Aim
Reproduce this listing in full.

Material provided
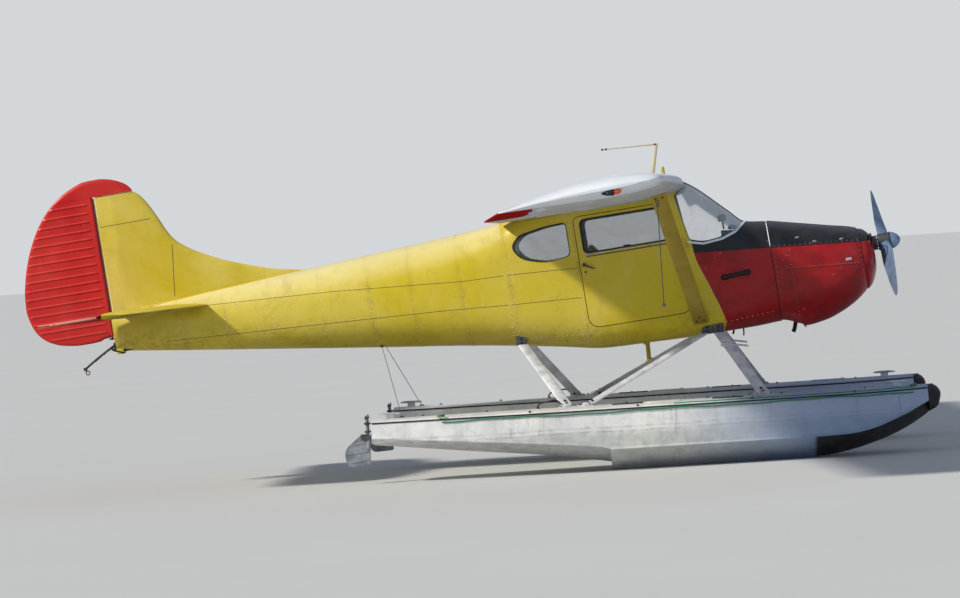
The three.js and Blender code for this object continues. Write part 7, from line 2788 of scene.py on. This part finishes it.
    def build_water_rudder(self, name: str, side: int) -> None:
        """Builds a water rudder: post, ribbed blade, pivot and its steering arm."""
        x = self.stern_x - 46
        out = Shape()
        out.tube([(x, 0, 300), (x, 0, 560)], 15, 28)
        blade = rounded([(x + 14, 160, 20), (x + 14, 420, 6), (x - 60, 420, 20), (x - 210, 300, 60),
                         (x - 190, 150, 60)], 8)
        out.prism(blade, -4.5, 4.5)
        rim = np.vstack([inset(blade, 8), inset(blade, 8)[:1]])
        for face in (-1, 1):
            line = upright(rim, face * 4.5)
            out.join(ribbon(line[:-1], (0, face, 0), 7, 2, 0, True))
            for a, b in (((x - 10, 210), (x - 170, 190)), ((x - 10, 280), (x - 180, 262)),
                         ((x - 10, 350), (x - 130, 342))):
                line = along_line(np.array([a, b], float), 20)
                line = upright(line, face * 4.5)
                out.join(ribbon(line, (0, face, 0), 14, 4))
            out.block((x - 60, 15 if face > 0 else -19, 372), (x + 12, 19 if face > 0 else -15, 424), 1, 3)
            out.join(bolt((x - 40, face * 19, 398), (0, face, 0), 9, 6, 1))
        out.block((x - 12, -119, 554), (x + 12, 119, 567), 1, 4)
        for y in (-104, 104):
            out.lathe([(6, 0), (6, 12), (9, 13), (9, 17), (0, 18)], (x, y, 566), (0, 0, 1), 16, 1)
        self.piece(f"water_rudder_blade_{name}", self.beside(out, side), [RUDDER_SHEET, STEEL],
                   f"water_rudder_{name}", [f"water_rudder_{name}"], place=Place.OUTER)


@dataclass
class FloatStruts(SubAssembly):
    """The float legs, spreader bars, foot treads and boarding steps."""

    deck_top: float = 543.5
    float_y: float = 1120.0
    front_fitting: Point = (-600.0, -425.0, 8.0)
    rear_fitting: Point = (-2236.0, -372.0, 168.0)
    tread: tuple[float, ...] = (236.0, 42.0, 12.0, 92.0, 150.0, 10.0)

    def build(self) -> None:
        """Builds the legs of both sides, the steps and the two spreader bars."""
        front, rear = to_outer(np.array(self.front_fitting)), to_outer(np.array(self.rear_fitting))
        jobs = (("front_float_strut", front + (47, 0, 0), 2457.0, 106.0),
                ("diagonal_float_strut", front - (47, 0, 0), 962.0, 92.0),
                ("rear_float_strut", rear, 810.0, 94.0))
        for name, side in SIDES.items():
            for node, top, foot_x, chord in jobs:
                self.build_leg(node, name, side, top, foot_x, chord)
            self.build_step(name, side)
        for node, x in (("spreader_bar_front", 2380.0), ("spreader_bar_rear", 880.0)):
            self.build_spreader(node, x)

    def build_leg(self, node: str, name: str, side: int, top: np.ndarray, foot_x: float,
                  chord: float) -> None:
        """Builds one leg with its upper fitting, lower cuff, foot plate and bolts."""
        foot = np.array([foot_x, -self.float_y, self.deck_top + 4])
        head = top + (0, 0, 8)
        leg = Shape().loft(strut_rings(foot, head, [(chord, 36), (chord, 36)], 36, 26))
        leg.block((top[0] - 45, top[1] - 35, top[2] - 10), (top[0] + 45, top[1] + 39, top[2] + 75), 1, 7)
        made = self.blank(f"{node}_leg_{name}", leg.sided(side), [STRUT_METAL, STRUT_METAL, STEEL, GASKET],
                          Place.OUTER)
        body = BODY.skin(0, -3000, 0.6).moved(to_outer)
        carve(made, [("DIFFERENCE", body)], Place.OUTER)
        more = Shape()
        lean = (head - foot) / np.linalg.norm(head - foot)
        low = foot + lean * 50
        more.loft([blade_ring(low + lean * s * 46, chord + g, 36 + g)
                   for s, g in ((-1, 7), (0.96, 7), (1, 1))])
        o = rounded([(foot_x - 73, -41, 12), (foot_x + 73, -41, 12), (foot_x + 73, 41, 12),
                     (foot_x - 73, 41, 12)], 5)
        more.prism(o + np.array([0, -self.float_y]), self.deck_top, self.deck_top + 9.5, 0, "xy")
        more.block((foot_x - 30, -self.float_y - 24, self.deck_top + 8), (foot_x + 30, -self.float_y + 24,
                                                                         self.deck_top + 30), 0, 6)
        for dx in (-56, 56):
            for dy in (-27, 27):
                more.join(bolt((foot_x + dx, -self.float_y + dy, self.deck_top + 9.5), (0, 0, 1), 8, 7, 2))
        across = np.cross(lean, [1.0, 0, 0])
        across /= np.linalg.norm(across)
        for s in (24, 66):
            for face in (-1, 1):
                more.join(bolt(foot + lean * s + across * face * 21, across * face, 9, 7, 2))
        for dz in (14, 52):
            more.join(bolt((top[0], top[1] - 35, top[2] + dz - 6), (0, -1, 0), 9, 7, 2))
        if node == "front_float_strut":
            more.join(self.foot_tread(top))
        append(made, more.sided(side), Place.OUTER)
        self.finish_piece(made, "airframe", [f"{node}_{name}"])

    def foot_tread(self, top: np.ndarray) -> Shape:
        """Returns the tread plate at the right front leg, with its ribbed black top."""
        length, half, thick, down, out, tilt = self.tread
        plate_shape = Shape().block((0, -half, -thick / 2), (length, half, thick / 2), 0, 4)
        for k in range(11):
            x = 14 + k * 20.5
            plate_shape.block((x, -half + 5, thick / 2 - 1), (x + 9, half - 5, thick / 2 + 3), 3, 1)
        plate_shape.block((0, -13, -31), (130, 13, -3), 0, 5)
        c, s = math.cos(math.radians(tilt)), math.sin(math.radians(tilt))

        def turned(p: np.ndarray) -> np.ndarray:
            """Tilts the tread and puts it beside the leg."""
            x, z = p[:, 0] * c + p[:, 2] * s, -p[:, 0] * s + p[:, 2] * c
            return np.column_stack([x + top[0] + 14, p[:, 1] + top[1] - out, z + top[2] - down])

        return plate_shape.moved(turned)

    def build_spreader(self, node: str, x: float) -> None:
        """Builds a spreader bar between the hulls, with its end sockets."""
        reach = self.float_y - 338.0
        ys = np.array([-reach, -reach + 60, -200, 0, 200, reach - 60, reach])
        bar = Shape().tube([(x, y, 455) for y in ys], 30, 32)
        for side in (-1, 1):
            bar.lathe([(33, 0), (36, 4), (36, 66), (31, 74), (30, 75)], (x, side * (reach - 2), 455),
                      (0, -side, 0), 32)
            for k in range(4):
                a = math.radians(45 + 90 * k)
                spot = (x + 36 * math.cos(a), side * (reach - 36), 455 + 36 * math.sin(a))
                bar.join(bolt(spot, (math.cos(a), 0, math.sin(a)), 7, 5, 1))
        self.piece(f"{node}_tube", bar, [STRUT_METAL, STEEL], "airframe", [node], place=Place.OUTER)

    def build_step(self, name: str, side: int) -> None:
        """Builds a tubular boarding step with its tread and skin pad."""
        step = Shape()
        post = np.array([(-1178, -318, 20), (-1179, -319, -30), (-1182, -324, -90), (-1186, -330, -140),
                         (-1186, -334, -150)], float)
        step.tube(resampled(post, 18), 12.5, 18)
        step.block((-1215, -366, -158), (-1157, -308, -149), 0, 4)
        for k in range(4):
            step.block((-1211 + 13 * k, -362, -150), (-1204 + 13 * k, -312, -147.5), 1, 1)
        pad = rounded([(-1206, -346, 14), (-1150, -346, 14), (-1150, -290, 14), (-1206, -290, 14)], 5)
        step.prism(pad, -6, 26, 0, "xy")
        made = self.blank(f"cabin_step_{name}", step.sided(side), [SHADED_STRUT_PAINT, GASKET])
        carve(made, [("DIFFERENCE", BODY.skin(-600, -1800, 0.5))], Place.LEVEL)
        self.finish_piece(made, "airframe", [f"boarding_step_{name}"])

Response
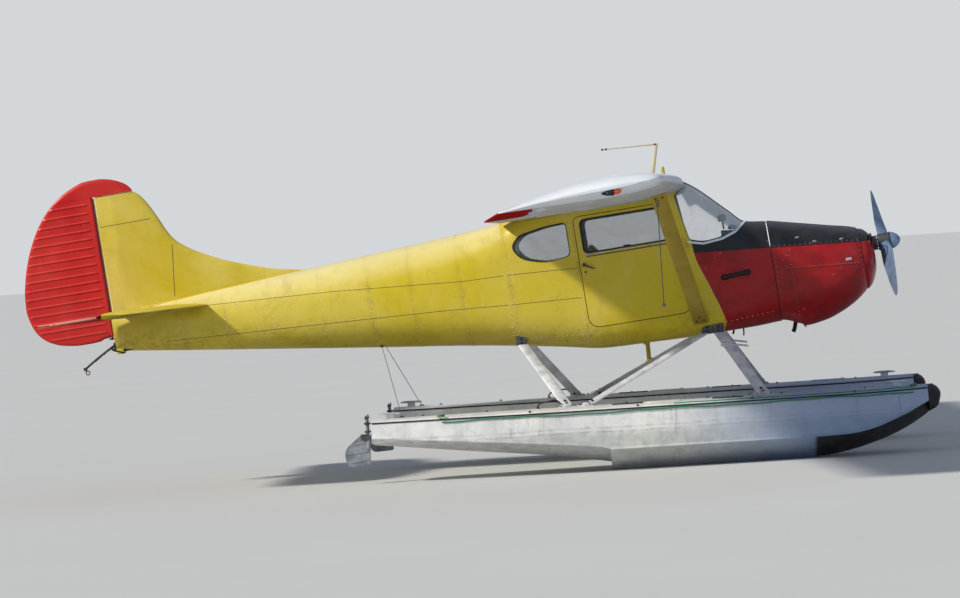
The three.js and Blender code for this object continues. Write part 7, from line 2788 of scene.py on. This part finishes it.
    def build_water_rudder(self, name: str, side: int) -> None:
        """Builds a water rudder: post, ribbed blade, pivot and its steering arm."""
        x = self.stern_x - 46
        out = Shape()
        out.tube([(x, 0, 300), (x, 0, 560)], 15, 28)
        blade = rounded([(x + 14, 160, 20), (x + 14, 420, 6), (x - 60, 420, 20), (x - 210, 300, 60),
                         (x - 190, 150, 60)], 8)
        out.prism(blade, -4.5, 4.5)
        rim = np.vstack([inset(blade, 8), inset(blade, 8)[:1]])
        for face in (-1, 1):
            line = upright(rim, face * 4.5)
            out.join(ribbon(line[:-1], (0, face, 0), 7, 2, 0, True))
            for a, b in (((x - 10, 210), (x - 170, 190)), ((x - 10, 280), (x - 180, 262)),
                         ((x - 10, 350), (x - 130, 342))):
                line = along_line(np.array([a, b], float), 20)
                line = upright(line, face * 4.5)
                out.join(ribbon(line, (0, face, 0), 14, 4))
            out.block((x - 60, 15 if face > 0 else -19, 372), (x + 12, 19 if face > 0 else -15, 424), 1, 3)
            out.join(bolt((x - 40, face * 19, 398), (0, face, 0), 9, 6, 1))
        out.block((x - 12, -119, 554), (x + 12, 119, 567), 1, 4)
        for y in (-104, 104):
            out.lathe([(6, 0), (6, 12), (9, 13), (9, 17), (0, 18)], (x, y, 566), (0, 0, 1), 16, 1)
        self.piece(f"water_rudder_blade_{name}", self.beside(out, side), [RUDDER_SHEET, STEEL],
                   f"water_rudder_{name}", [f"water_rudder_{name}"], place=Place.OUTER)


@dataclass
class FloatStruts(SubAssembly):
    """The float legs, spreader bars, foot treads and boarding steps."""

    deck_top: float = 543.5
    float_y: float = 1120.0
    front_fitting: Point = (-600.0, -425.0, 8.0)
    rear_fitting: Point = (-2236.0, -372.0, 168.0)
    tread: tuple[float, ...] = (236.0, 42.0, 12.0, 92.0, 150.0, 10.0)

    def build(self) -> None:
        """Builds the legs of both sides, the steps and the two spreader bars."""
        front, rear = to_outer(np.array(self.front_fitting)), to_outer(np.array(self.rear_fitting))
        jobs = (("front_float_strut", front + (47, 0, 0), 2457.0, 106.0),
                ("diagonal_float_strut", front - (47, 0, 0), 962.0, 92.0),
                ("rear_float_strut", rear, 810.0, 94.0))
        for name, side in SIDES.items():
            for node, top, foot_x, chord in jobs:
                self.build_leg(node, name, side, top, foot_x, chord)
            self.build_step(name, side)
        for node, x in (("spreader_bar_front", 2380.0), ("spreader_bar_rear", 880.0)):
            self.build_spreader(node, x)

    def build_leg(self, node: str, name: str, side: int, top: np.ndarray, foot_x: float,
                  chord: float) -> None:
        """Builds one leg with its upper fitting, lower cuff, foot plate and bolts."""
        foot = np.array([foot_x, -self.float_y, self.deck_top + 4])
        head = top + (0, 0, 8)
        leg = Shape().loft(strut_rings(foot, head, [(chord, 36), (chord, 36)], 36, 26))
        leg.block((top[0] - 45, top[1] - 35, top[2] - 10), (top[0] + 45, top[1] + 39, top[2] + 75), 1, 7)
        made = self.blank(f"{node}_leg_{name}", leg.sided(side), [STRUT_METAL, STRUT_METAL, STEEL, GASKET],
                          Place.OUTER)
        body = BODY.skin(0, -3000, 0.6).moved(to_outer)
        carve(made, [("DIFFERENCE", body)], Place.OUTER)
        more = Shape()
        lean = (head - foot) / np.linalg.norm(head - foot)
        low = foot + lean * 50
        more.loft([blade_ring(low + lean * s * 46, chord + g, 36 + g)
                   for s, g in ((-1, 7), (0.96, 7), (1, 1))])
        o = rounded([(foot_x - 73, -41, 12), (foot_x + 73, -41, 12), (foot_x + 73, 41, 12),
                     (foot_x - 73, 41, 12)], 5)
        more.prism(o + np.array([0, -self.float_y]), self.deck_top, self.deck_top + 9.5, 0, "xy")
        more.block((foot_x - 30, -self.float_y - 24, self.deck_top + 8), (foot_x + 30, -self.float_y + 24,
                                                                         self.deck_top + 30), 0, 6)
        for dx in (-56, 56):
            for dy in (-27, 27):
                more.join(bolt((foot_x + dx, -self.float_y + dy, self.deck_top + 9.5), (0, 0, 1), 8, 7, 2))
        across = np.cross(lean, [1.0, 0, 0])
        across /= np.linalg.norm(across)
        for s in (24, 66):
            for face in (-1, 1):
                more.join(bolt(foot + lean * s + across * face * 21, across * face, 9, 7, 2))
        for dz in (14, 52):
            more.join(bolt((top[0], top[1] - 35, top[2] + dz - 6), (0, -1, 0), 9, 7, 2))
        if node == "front_float_strut":
            more.join(self.foot_tread(top))
        append(made, more.sided(side), Place.OUTER)
        self.finish_piece(made, "airframe", [f"{node}_{name}"])

    def foot_tread(self, top: np.ndarray) -> Shape:
        """Returns the tread plate at the right front leg, with its ribbed black top."""
        length, half, thick, down, out, tilt = self.tread
        plate_shape = Shape().block((0, -half, -thick / 2), (length, half, thick / 2), 0, 4)
        for k in range(11):
            x = 14 + k * 20.5
            plate_shape.block((x, -half + 5, thick / 2 - 1), (x + 9, half - 5, thick / 2 + 3), 3, 1)
        plate_shape.block((0, -13, -31), (130, 13, -3), 0, 5)
        c, s = math.cos(math.radians(tilt)), math.sin(math.radians(tilt))

        def turned(p: np.ndarray) -> np.ndarray:
            """Tilts the tread and puts it beside the leg."""
            x, z = p[:, 0] * c + p[:, 2] * s, -p[:, 0] * s + p[:, 2] * c
            return np.column_stack([x + top[0] + 14, p[:, 1] + top[1] - out, z + top[2] - down])

        return plate_shape.moved(turned)

    def build_spreader(self, node: str, x: float) -> None:
        """Builds a spreader bar between the hulls, with its end sockets."""
        reach = self.float_y - 338.0
        ys = np.array([-reach, -reach + 60, -200, 0, 200, reach - 60, reach])
        bar = Shape().tube([(x, y, 455) for y in ys], 30, 32)
        for side in (-1, 1):
            bar.lathe([(33, 0), (36, 4), (36, 66), (31, 74), (30, 75)], (x, side * (reach - 2), 455),
                      (0, -side, 0), 32)
            for k in range(4):
                a = math.radians(45 + 90 * k)
                spot = (x + 36 * math.cos(a), side * (reach - 36), 455 + 36 * math.sin(a))
                bar.join(bolt(spot, (math.cos(a), 0, math.sin(a)), 7, 5, 1))
        self.piece(f"{node}_tube", bar, [STRUT_METAL, STEEL], "airframe", [node], place=Place.OUTER)

    def build_step(self, name: str, side: int) -> None:
        """Builds a tubular boarding step with its tread and skin pad."""
        step = Shape()
        post = np.array([(-1178, -318, 20), (-1179, -319, -30), (-1182, -324, -90), (-1186, -330, -140),
                         (-1186, -334, -150)], float)
        step.tube(resampled(post, 18), 12.5, 18)
        step.block((-1215, -366, -158), (-1157, -308, -149), 0, 4)
        for k in range(4):
            step.block((-1211 + 13 * k, -362, -150), (-1204 + 13 * k, -312, -147.5), 1, 1)
        pad = rounded([(-1206, -346, 14), (-1150, -346, 14), (-1150, -290, 14), (-1206, -290, 14)], 5)
        step.prism(pad, -6, 26, 0, "xy")
        made = self.blank(f"cabin_step_{name}", step.sided(side), [SHADED_STRUT_PAINT, GASKET])
        carve(made, [("DIFFERENCE", BODY.skin(-600, -1800, 0.5))], Place.LEVEL)
        self.finish_piece(made, "airframe", [f"boarding_step_{name}"])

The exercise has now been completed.